Invitation Homes Operating Partnership and SFR Javelin Venture are the loan sponsor, and the securitization sponsor, respectively, according to analysts at Moody's Ratings. Invitation Homes is the guarantor under the limited warranty, while SFR Javelin will retain the class G piece to satisfy the risk retention rules. The deal will issue notes through seven tranches of class A, B, C, D, E, F, and G certificates. The collateral loan is a five-year, fixed rate loan, the rating agency said.

Deutsche Bank Securities, BofA Securities, Goldman Sachs and Morgan Stanley are lead manager and co-lead manager on the deal, which is expected to close on September 5. The Asset Securitization Report's yields will range from 4.9% on the AAA notes to 7.6% on the BB rated notes.

DBRS Morningstar also rated the notes, saying the properties are distributed across eight states and 29 metro areas around the U.S., something that Moody's says is a potential credit strength. The average allocated loan amount is $317,328, Moody's said.

The notes benefit from credit support ranging from 44.8% on the class A notes to 7.5% on the class F notes.

Also, Moody's considers Invitation Homes Operating Partnership to be a strong sponsor.

Among the credit challenges, however, is the lack of amortization on the loans, and the loans are heavily concentrated among states and MSAs. By broker price opinion, 20% of the loans are in the Phoenix-Mesa-Scottsdale area, followed by 16% in the Charlotte-Concord-Gastonia area.

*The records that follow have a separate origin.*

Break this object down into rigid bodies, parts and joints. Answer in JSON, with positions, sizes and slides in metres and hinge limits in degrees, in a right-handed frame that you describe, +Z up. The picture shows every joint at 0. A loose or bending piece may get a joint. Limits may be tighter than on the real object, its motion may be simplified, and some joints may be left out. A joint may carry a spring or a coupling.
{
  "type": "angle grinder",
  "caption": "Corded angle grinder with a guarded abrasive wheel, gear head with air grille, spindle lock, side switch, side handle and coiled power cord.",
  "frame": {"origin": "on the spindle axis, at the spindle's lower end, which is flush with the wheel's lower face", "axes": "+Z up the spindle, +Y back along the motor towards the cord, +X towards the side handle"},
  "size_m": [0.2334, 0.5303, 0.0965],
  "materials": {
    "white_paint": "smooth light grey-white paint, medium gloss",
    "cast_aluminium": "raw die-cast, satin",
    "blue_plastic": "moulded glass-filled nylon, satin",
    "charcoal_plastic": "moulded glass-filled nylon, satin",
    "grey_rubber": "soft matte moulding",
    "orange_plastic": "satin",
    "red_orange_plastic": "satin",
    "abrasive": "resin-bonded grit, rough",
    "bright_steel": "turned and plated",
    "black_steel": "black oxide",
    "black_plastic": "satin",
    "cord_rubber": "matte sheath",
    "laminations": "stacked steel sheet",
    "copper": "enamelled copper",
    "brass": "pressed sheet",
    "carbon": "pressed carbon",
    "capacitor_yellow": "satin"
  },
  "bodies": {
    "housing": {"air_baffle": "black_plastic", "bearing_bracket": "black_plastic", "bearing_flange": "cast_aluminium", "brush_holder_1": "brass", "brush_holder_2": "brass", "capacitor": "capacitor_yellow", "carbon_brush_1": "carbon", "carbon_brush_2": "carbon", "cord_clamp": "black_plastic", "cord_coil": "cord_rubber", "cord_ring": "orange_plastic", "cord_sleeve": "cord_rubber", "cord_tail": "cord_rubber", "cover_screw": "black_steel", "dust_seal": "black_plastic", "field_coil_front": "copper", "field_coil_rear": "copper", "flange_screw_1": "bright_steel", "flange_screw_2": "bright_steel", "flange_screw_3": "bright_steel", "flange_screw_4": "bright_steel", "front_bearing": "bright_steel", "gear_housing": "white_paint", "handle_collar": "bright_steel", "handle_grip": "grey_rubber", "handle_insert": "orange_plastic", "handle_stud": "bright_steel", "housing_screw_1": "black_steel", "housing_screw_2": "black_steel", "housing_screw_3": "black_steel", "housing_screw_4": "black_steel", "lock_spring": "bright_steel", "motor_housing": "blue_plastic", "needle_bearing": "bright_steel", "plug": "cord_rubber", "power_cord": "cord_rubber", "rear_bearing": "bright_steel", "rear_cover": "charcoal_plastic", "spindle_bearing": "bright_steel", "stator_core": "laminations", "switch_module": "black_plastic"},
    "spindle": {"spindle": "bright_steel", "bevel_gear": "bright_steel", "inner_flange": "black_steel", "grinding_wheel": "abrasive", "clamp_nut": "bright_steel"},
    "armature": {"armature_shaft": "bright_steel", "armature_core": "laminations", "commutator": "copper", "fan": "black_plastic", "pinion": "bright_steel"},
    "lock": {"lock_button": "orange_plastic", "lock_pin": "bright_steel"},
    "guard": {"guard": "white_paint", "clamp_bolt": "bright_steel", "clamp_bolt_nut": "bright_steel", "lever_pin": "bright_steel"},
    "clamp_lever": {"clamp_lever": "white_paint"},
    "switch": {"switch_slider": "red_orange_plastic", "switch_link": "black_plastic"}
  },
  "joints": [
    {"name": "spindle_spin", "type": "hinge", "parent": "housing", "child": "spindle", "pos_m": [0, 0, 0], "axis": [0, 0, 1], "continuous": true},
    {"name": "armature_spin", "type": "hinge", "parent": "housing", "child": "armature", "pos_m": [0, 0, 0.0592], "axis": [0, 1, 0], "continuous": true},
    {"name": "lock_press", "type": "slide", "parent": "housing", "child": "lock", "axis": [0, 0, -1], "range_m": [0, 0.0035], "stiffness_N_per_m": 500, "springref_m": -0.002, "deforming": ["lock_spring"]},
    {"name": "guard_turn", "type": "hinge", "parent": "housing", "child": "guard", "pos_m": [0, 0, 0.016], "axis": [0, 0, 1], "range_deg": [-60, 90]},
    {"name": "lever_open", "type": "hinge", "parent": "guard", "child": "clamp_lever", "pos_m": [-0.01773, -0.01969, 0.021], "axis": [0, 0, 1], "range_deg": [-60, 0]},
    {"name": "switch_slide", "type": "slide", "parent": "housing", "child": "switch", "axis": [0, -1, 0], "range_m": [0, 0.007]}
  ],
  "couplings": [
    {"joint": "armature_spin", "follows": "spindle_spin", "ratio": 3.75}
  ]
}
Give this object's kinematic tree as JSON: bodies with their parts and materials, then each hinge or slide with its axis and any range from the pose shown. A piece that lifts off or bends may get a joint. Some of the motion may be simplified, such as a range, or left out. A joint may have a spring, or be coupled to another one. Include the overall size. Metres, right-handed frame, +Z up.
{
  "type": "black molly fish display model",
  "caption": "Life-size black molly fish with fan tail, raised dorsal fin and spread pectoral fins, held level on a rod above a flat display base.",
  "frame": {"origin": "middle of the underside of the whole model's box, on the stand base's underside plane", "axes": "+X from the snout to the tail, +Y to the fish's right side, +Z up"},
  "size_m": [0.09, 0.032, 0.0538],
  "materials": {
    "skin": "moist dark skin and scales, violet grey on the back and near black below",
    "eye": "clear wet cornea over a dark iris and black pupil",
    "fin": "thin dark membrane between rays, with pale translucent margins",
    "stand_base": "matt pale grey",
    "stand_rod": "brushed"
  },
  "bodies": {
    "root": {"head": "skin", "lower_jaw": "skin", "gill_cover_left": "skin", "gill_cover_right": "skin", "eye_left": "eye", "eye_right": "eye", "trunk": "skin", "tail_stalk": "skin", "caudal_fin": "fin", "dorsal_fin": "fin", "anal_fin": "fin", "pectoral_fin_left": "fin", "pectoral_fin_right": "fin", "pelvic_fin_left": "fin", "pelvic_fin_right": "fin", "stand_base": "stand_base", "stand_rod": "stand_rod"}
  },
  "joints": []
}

Yet another credit issue is a multi-tier debt service coverage ratio (DSCR) test, and a payment-in-kind feature for the class E and F tranches. The payment in kind certificates can receive partial interest even after the multi-tier test kicks in, Moody's said. But the rating agency raised concerns about what would happen in a scenario where available cash in the cash collateral account can be lower.

Moody's assigns ratings of Aaa, Aa1, A3 and Baa3 to the A, B, C and D tranches. DBRS assigns AAA, AA and A to the classes A, B and C notes; BBB to the D and E notes; and BBB to the class F notes.